If you do meet with investors and they say anything other than “absolutely yes – we want to do this deal ASAP – here is a term sheet or I will have a term sheet to you within X days,” you should interpret their response as essentially a “NO.”
Great companies are built by people (including investors) who are fiercely mission-driven. If external financing is required (which is far less often than most entrepreneurs realize) – make sure that your investors believe that great companies are defined by their ability to create value for ALL shareholders through the achievement of the companies’ missions – not a quick flip to pump up the value of a particular venture fund. This is a long-term view that is all too rare among venture capitalists, but a key attribute of the most consistently successful early-stage investors.
Fortunately, there is a massive culture change brewing in early-stage investing (thanks again to the Kauffman team and many others). The potential of democratized early-stage investing is becoming obvious: combine AngelList with the potential impact of the Jobs Act. Entrepreneurs are realizing that it’s their time that’s precious (to themselves and their future investors), NOT the time of the investors. This has always been true among the best companies and the best people at the high end of the start-up market, but it’s now coming downstream.
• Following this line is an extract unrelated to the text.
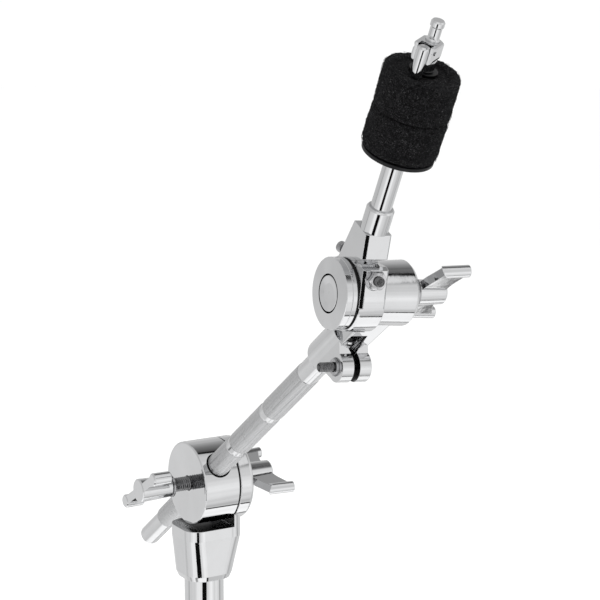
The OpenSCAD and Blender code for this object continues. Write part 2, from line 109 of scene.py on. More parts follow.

Hallelujah.
So, spend your time pursuing your mission, developing your idea and creating your technology. Spend it with potential customers, turning them into real paying satisfied customers. If you do this well enough, and are smart, disciplined and mission-driven, there will always be capital available for your company.
Finally, if you’re wasting time thinking “But I have a pit in my stomach because I can’t pay my mortgage,” stop. This is how it feels to take risks. It’s painful but it WILL make you stronger as a person (insert Nietzsche cliche). It will make you stronger as a role model for potential employees and customers, who will respect your commitment and sacrifice in the interest of achieving your mission. And it will make you more attractive to the right kinds of investors, if and when you need them.